**SOURCE EXCERPT**
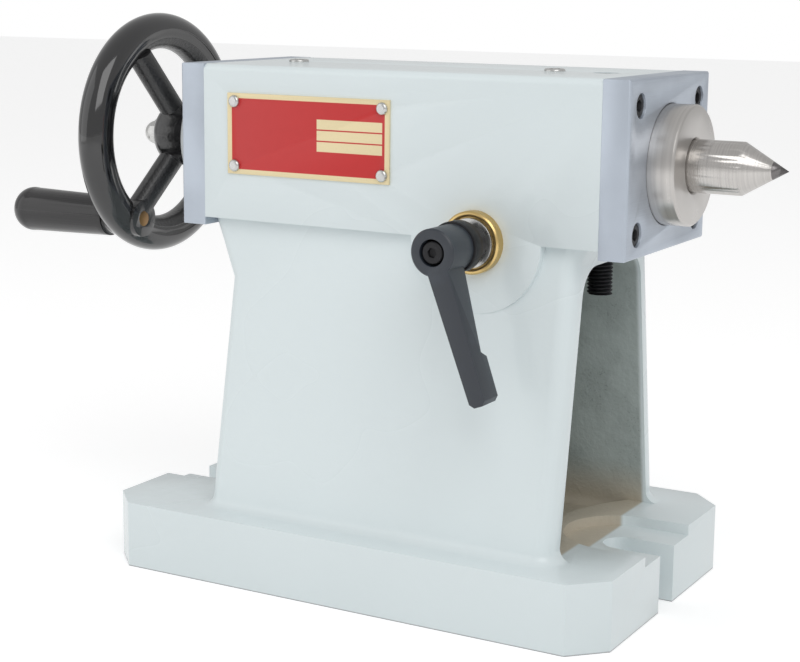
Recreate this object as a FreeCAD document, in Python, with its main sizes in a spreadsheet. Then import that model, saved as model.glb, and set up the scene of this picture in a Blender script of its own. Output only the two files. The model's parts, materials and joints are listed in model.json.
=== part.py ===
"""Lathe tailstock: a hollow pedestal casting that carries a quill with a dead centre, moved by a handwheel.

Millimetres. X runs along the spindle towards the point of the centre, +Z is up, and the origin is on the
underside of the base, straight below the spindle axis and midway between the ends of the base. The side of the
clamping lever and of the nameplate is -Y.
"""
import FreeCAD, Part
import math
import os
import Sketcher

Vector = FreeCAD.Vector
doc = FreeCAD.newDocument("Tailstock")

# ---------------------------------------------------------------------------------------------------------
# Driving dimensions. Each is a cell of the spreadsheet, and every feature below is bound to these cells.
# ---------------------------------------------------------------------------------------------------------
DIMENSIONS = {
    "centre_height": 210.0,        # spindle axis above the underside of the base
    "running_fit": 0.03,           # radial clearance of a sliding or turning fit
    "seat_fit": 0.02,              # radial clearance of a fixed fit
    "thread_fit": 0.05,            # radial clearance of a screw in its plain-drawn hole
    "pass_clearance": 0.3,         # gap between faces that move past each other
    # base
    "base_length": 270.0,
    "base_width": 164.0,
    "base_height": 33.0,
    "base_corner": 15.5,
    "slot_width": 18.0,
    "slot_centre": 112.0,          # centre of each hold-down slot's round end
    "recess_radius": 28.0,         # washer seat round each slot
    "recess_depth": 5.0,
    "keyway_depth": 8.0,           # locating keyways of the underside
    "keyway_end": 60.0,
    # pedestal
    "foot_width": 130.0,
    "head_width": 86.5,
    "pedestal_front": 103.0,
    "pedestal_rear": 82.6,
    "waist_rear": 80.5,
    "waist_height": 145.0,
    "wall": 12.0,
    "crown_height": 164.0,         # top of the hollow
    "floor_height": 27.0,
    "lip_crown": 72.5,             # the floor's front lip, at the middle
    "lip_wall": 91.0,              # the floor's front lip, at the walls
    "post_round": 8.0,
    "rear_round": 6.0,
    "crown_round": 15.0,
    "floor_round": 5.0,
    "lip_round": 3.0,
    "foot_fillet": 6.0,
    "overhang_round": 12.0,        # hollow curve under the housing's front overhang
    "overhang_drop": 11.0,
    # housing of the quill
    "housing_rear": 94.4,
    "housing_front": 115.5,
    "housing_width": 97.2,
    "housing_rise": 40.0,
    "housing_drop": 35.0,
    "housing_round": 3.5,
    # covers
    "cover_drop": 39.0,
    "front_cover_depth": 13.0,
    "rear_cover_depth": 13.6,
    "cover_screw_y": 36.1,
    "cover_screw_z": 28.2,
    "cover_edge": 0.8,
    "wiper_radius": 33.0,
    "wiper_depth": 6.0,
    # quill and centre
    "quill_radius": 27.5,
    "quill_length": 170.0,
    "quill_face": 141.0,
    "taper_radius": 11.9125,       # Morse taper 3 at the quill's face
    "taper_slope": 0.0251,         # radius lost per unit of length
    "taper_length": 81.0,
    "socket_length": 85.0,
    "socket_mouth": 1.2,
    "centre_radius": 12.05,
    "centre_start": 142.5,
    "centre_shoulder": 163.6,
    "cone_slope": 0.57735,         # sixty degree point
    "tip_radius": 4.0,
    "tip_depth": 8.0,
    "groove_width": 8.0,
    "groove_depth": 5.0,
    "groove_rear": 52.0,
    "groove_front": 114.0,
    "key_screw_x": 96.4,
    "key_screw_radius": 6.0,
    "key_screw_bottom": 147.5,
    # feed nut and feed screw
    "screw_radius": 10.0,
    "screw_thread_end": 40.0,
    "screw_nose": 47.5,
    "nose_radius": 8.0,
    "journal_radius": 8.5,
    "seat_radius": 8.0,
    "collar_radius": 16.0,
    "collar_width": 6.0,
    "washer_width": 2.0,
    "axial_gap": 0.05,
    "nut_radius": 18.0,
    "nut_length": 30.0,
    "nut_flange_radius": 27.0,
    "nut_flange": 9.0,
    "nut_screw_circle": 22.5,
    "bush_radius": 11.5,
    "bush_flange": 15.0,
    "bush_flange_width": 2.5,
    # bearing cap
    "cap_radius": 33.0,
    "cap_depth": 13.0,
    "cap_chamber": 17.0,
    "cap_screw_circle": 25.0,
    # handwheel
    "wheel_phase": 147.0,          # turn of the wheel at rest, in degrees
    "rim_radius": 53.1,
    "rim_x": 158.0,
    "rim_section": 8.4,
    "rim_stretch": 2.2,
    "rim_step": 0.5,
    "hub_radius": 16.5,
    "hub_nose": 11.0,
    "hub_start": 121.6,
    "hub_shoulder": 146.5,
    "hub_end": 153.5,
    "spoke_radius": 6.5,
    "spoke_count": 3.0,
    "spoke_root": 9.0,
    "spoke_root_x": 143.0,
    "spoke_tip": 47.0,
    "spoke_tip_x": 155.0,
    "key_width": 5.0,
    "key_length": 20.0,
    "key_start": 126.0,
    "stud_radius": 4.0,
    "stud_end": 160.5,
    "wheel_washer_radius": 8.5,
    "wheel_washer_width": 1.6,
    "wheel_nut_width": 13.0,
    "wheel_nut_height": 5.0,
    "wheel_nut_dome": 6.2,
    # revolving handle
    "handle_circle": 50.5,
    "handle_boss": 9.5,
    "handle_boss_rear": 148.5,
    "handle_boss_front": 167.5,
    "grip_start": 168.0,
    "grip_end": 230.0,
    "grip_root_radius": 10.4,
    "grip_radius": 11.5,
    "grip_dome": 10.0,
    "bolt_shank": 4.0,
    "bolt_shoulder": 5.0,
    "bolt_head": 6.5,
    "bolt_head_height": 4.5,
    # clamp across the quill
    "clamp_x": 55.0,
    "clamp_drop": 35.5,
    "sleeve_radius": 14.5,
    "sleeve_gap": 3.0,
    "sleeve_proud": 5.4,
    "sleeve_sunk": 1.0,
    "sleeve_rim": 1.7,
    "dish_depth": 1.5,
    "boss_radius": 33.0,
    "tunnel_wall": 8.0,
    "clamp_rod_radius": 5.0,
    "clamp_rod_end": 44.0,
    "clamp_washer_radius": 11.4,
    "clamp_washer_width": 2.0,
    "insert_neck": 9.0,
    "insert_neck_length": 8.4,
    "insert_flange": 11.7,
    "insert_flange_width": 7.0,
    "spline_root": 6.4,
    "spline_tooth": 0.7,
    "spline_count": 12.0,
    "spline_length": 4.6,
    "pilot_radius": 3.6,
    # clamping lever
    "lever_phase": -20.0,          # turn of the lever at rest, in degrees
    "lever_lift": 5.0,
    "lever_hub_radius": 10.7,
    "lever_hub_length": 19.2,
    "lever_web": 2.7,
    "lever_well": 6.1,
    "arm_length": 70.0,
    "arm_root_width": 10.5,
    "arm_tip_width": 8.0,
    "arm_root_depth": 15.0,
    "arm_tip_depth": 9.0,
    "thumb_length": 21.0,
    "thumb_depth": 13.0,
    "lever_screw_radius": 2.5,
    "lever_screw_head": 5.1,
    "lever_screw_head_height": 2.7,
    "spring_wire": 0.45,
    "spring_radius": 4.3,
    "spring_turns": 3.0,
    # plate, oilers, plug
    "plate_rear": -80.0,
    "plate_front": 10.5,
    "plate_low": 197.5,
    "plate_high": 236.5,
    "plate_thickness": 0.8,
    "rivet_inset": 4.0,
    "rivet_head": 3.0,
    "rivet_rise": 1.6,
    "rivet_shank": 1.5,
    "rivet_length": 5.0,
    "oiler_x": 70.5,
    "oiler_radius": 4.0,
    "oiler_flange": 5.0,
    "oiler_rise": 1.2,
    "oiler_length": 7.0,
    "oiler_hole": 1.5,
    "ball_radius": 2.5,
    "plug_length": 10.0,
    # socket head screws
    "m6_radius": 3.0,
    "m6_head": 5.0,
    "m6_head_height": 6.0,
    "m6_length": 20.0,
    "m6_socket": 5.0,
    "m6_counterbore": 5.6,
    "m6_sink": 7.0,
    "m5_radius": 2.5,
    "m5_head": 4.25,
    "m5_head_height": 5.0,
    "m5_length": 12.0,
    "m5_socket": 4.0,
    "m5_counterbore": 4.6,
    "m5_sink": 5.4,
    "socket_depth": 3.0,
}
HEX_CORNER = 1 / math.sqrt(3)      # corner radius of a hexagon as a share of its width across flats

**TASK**
Which lines hold the word "spreadsheet"? Copy all of them.

**FULL OUTPUT**
Recreate this object as a FreeCAD document, in Python, with its main sizes in a spreadsheet. Then import that model, saved as model.glb, and set up the scene of this picture in a Blender script of its own. Output only the two files. The model's parts, materials and joints are listed in model.json.
# Driving dimensions. Each is a cell of the spreadsheet, and every feature below is bound to these cells.